Copy down every line where the string "structure" shows up.

** begin **

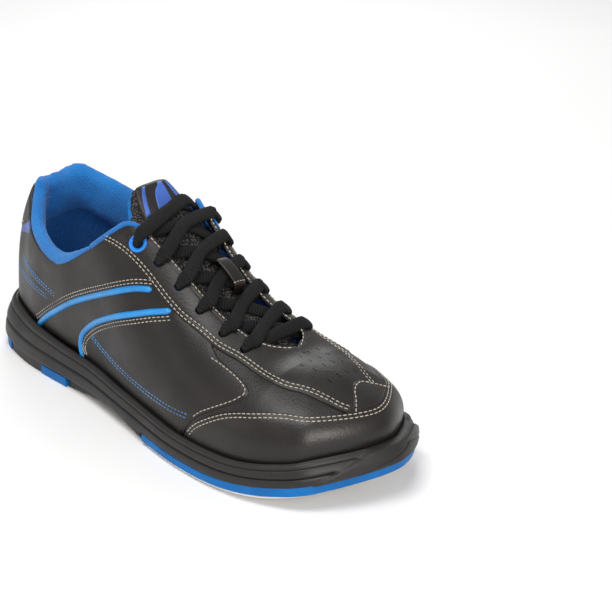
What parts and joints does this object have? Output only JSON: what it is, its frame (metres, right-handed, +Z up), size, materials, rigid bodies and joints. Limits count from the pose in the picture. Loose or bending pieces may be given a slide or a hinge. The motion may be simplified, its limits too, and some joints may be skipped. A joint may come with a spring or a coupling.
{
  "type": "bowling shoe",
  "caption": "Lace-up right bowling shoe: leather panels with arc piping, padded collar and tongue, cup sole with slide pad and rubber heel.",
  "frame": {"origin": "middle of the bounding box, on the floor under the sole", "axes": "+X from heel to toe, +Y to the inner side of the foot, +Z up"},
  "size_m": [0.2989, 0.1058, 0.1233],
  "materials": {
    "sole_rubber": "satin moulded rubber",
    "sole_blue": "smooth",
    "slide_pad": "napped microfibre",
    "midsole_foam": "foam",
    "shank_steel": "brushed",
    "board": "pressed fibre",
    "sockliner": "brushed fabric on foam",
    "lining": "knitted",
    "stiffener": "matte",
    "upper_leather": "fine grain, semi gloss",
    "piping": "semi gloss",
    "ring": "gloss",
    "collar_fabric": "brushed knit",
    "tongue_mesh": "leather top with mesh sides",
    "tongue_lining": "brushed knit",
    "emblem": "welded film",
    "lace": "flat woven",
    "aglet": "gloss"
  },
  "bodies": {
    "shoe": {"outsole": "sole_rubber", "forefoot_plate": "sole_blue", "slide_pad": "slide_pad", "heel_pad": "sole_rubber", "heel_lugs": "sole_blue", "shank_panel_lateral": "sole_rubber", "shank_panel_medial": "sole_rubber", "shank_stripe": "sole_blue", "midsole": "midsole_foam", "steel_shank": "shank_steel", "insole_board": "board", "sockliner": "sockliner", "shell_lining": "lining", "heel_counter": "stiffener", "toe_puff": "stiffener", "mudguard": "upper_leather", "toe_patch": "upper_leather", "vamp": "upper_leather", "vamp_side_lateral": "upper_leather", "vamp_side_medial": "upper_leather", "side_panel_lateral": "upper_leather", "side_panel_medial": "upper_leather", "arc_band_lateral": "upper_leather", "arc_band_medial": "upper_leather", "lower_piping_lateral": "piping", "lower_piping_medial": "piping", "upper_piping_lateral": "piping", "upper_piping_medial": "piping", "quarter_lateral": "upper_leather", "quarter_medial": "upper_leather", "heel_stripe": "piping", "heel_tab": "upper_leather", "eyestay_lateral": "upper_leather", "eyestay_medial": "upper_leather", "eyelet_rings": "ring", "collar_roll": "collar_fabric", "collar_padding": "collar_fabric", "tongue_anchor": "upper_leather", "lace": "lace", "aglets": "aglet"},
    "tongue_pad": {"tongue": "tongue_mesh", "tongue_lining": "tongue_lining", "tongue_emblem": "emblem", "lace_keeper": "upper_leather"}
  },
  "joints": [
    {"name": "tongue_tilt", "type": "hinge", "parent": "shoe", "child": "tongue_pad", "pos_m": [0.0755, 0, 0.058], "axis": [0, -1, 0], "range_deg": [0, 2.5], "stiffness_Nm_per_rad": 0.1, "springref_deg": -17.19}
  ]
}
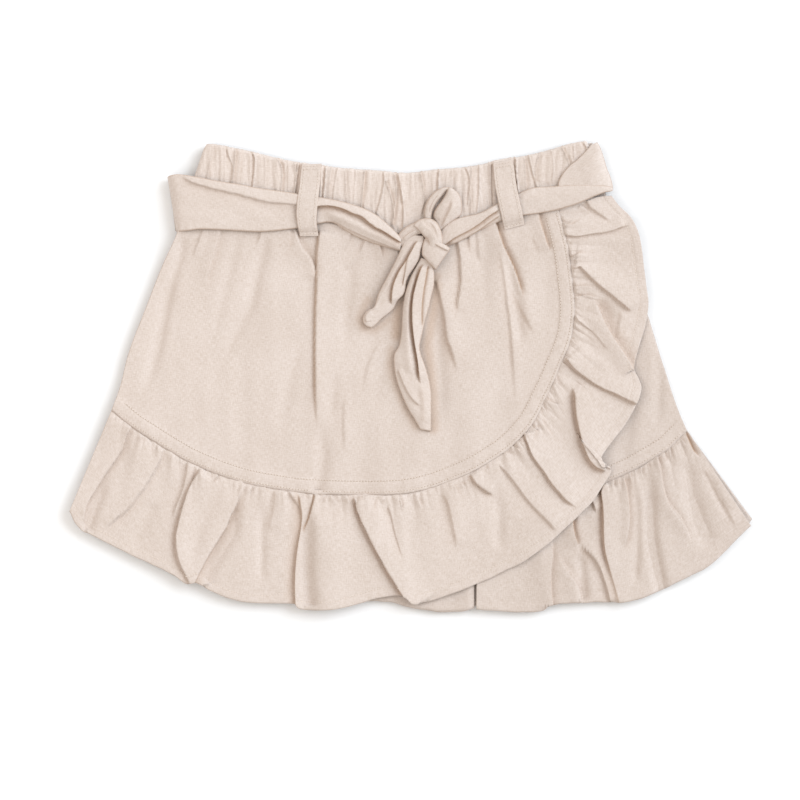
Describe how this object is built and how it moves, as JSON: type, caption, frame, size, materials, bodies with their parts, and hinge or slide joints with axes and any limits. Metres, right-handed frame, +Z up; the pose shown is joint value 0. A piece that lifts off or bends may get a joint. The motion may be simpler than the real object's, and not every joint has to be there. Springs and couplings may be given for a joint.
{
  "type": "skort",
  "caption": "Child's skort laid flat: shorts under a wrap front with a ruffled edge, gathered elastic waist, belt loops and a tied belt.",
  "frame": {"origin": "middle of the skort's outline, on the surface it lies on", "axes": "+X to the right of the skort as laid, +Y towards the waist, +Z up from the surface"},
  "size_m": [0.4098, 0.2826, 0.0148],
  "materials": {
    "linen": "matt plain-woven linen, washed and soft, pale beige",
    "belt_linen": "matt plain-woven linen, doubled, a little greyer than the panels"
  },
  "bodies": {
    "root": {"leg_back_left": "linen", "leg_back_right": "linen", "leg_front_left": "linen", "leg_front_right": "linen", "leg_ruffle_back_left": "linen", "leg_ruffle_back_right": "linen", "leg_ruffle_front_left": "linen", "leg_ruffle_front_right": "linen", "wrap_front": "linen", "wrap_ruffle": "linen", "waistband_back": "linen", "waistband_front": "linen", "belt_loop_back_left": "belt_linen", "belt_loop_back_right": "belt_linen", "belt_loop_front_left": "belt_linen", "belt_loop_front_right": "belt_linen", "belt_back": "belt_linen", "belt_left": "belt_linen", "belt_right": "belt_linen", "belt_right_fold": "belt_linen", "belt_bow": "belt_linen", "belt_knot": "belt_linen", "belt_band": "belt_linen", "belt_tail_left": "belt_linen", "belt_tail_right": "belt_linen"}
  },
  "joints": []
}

** end **
** begin **

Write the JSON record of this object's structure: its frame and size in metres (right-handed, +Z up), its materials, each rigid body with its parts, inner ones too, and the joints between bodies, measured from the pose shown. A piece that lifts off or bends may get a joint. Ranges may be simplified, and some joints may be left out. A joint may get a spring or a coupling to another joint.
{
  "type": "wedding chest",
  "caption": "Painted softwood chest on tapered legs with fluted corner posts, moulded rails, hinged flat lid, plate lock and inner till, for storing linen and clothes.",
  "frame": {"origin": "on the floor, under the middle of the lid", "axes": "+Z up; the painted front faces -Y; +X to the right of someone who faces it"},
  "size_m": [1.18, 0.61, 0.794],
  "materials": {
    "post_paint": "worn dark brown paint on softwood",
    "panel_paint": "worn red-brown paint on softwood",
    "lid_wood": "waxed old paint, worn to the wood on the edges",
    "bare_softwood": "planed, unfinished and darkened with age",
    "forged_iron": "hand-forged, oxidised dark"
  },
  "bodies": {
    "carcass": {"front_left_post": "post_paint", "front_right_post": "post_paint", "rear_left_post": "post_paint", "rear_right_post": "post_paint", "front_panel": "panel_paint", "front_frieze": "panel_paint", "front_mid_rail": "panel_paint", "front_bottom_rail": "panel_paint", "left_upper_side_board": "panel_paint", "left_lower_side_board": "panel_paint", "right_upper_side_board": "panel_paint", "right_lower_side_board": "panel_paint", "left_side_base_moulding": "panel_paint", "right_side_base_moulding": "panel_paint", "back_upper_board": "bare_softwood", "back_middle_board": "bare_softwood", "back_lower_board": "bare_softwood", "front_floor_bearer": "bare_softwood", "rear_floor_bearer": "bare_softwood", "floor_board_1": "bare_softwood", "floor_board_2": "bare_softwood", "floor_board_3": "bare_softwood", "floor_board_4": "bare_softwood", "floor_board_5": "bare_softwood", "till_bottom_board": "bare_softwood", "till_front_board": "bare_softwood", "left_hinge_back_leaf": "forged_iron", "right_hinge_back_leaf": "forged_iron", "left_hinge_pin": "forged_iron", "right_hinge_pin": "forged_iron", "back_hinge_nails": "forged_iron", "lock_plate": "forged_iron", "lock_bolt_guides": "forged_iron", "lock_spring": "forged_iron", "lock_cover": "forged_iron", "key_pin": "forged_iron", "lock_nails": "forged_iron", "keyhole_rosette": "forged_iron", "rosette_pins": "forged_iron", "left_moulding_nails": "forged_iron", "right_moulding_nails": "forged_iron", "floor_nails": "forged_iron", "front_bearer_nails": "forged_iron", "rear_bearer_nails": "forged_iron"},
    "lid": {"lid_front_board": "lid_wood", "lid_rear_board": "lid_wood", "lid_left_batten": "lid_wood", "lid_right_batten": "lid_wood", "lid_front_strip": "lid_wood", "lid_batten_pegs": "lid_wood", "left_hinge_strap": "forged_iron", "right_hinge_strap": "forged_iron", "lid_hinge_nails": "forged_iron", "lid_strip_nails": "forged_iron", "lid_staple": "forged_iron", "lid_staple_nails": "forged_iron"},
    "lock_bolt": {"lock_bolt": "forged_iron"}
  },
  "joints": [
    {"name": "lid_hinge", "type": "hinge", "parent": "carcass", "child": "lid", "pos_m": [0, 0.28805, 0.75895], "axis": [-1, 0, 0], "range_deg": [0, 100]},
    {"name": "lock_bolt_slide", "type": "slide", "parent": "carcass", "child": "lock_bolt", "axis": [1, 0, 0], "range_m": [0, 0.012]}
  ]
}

** end **
** begin **

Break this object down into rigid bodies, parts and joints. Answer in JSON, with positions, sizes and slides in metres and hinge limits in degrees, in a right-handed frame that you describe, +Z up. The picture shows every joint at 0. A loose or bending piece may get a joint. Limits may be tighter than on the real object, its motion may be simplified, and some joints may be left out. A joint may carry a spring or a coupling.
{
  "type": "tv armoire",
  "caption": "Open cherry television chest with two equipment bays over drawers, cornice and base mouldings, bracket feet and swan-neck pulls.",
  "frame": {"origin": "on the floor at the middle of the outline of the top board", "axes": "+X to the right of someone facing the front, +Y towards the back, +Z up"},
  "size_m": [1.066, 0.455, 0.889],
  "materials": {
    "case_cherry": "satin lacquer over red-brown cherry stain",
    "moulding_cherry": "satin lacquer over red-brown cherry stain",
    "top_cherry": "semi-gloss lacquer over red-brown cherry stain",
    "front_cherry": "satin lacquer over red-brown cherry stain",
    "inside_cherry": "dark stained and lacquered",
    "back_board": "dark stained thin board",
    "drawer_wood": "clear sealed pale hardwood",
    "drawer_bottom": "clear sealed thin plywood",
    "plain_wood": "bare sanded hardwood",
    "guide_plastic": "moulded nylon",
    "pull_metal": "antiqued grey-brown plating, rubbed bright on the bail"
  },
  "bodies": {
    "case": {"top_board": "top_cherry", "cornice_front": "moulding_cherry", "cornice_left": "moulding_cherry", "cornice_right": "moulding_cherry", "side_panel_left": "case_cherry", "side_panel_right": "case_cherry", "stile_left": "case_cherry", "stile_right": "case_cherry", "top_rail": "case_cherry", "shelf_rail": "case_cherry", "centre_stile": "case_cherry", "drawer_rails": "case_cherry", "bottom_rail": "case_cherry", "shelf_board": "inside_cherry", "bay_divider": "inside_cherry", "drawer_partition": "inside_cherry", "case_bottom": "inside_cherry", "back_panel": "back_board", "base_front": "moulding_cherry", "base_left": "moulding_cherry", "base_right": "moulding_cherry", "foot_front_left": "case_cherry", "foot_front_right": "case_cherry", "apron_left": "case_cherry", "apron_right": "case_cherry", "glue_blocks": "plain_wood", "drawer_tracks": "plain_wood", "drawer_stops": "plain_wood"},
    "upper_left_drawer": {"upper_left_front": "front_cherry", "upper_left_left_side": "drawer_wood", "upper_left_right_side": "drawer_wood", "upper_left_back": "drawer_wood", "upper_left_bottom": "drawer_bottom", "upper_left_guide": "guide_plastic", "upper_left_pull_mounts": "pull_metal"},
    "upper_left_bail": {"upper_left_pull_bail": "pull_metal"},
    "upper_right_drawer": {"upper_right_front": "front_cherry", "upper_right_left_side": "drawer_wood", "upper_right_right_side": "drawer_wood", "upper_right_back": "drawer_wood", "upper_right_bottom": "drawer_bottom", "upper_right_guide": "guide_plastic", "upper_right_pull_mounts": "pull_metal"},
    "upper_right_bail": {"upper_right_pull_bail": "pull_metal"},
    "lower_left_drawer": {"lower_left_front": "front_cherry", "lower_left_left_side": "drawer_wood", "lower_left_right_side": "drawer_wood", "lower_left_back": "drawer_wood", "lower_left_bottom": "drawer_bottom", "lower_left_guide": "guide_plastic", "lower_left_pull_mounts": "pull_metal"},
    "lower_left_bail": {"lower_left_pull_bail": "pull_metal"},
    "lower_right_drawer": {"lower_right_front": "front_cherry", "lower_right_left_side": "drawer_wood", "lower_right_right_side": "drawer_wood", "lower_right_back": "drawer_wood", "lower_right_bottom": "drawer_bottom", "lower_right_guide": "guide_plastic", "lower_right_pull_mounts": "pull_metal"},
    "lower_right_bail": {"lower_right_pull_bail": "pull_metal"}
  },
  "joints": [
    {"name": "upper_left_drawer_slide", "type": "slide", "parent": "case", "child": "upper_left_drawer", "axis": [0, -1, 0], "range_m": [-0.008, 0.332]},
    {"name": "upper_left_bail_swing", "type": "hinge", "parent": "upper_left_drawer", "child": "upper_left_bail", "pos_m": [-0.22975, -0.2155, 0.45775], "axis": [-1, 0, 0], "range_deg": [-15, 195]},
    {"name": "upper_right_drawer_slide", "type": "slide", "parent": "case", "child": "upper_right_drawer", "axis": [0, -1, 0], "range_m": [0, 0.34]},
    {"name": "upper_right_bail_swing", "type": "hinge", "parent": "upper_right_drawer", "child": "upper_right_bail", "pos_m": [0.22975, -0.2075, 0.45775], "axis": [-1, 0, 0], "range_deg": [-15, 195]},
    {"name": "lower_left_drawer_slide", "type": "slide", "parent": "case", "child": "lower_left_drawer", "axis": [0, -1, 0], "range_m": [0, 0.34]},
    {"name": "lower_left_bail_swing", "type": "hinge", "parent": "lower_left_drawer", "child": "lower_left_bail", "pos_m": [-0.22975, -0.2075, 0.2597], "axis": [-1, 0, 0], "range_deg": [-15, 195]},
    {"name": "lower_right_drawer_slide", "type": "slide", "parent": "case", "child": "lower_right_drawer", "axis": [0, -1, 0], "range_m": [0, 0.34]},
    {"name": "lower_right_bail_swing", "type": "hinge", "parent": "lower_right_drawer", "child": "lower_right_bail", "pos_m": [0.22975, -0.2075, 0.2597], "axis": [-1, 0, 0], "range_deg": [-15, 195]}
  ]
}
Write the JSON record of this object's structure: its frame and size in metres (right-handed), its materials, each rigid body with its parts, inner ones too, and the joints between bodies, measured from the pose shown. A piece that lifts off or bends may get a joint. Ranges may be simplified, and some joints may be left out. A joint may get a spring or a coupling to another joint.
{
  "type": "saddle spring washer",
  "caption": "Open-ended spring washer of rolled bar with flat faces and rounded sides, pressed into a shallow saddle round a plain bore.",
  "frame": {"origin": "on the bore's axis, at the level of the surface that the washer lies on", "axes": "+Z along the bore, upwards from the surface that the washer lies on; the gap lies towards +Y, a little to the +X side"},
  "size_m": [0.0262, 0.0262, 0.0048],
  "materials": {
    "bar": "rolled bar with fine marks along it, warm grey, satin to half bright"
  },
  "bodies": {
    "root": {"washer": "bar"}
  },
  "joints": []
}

** end **

# Solution for this exercise
Write the JSON record of this object's structure: its frame and size in metres (right-handed, +Z up), its materials, each rigid body with its parts, inner ones too, and the joints between bodies, measured from the pose shown. A piece that lifts off or bends may get a joint. Ranges may be simplified, and some joints may be left out. A joint may get a spring or a coupling to another joint.
Write the JSON record of this object's structure: its frame and size in metres (right-handed), its materials, each rigid body with its parts, inner ones too, and the joints between bodies, measured from the pose shown. A piece that lifts off or bends may get a joint. Ranges may be simplified, and some joints may be left out. A joint may get a spring or a coupling to another joint.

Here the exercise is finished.